*Challenge*: Your task is to filter the data below down to the lines holding "part".

*Dataset excerpt*:
○ ○ ○ ○ ○
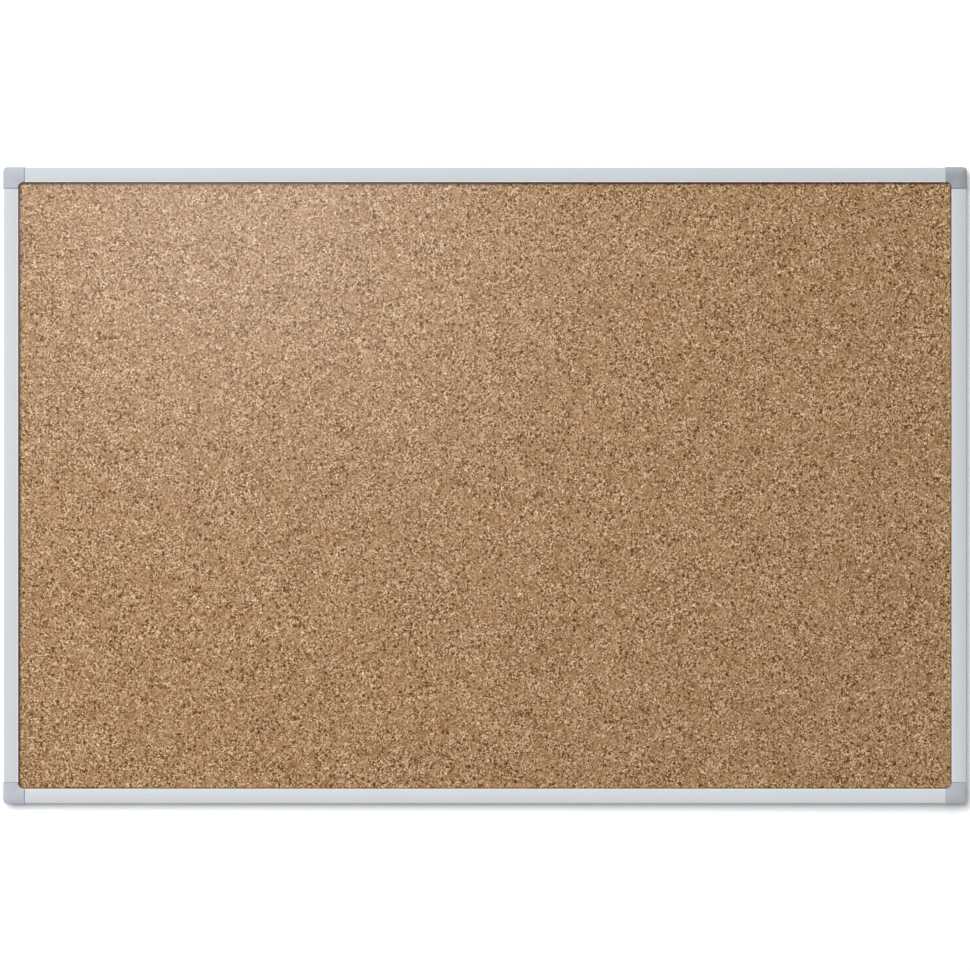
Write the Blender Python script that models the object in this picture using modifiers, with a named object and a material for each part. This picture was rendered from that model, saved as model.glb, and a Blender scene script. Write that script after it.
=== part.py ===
"""Cork bulletin board in an aluminium frame with clip-on plastic corner caps.

The board faces -Y and hangs flat against a wall on its +Y side. +Z is up, +X is to the
reader's right, and the origin is the centre of the whole board's bounding box.

Most shapes are drawn in a corner frame and then placed: "along" runs inwards from the
board's outer edge, and "depth" runs from the front (0) to the wall (BOARD_DEPTH).
"""

import math

import bmesh
import bpy
from mathutils import Matrix, Vector

MM = 0.001

# Whole board
BOARD_WIDTH = 914 * MM
BOARD_HEIGHT = 604 * MM
BOARD_DEPTH = 15 * MM
GAP = 0.3 * MM  # clearance between neighbouring pieces

# Aluminium rail section: a hollow chamber on the outside, a slot for the panel inside
CAP_PROUD = 0.4 * MM  # how far the caps stand out past the rails' outer sides
RAIL_SETBACK = 0.3 * MM  # depth of the highest line of the rail's face
RAIL_FACE = 14.0 * MM
RAIL_CROWN = 0.6 * MM  # how much the face falls away towards its two edges
RAIL_WALL = 1.2 * MM
RAIL_OUTER_RADIUS = 0.7 * MM
RAIL_BEAD_TOP = 0.6 * MM  # depth of the rounded bead along the face's inner edge
RAIL_CREASE_ANGLE = 215  # where the bead's round starts, at the crease beside the face
RAIL_BACK_RADIUS = 0.5 * MM
RAIL_FACE_BACK = 1.9 * MM  # depth of the face wall's inner side
RAIL_LIP_BACK = 3.5 * MM  # depth the lip's turned edge reaches, just short of the cork
RAIL_SLOT_BACK = 13.8 * MM
RAIL_BACK_FLANGE = 12.6 * MM
CHAMBER_WIDTH = 5.2 * MM
CHAMBER_BACK = 13.6 * MM
CROWN_STEPS = 10
BEAD_STEPS = 6

# Panel: cork on a fibreboard core with a thin backing sheet, glue lines left as gaps
PANEL_EDGE_GAP = 0.4 * MM
PANEL_CORNER_CUT = 10 * MM
CORK_THICKNESS = 2.0 * MM
CORE_THICKNESS = 6.7 * MM
BACKING_THICKNESS = 0.4 * MM

# Corner cap and the elbow under it
CORNER_SIZE = 20.2 * MM
CORNER_RADIUS = 4.0 * MM
CORNER_FILLET = 5.0 * MM  # rounds the cork's visible corner
CAP_SHELL = 1.6 * MM
CAP_SKIRT_BACK = 11.7 * MM
CAP_EDGE_ROUND = 1.4 * MM
CAP_LIP_ROUND_SHARE = 0.36  # the lip's and joint edges' rounding against the outer edge's
CAP_ROUND_STEPS = 4
ELBOW_PLATE_TOP = 13.9 * MM
LEG_INSERT = 28 * MM
LEG_TAPER = 3 * MM
LEG_PINCH = 0.8 * MM  # how much each side of a leg's tip draws in
ELBOW_DIAGONAL = 25.8 * MM  # along + across on the elbow's inner bevel
PEG_RADIUS = 1.2 * MM
PEG_END = 8.5 * MM
PEG_ALONG = 16.4 * MM
PEG_STEPS = 16
ARC_STEPS = 8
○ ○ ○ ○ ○
*Exercise answer*:
Write the Blender Python script that models the object in this picture using modifiers, with a named object and a material for each part. This picture was rendered from that model, saved as model.glb, and a Blender scene script. Write that script after it.
=== part.py ===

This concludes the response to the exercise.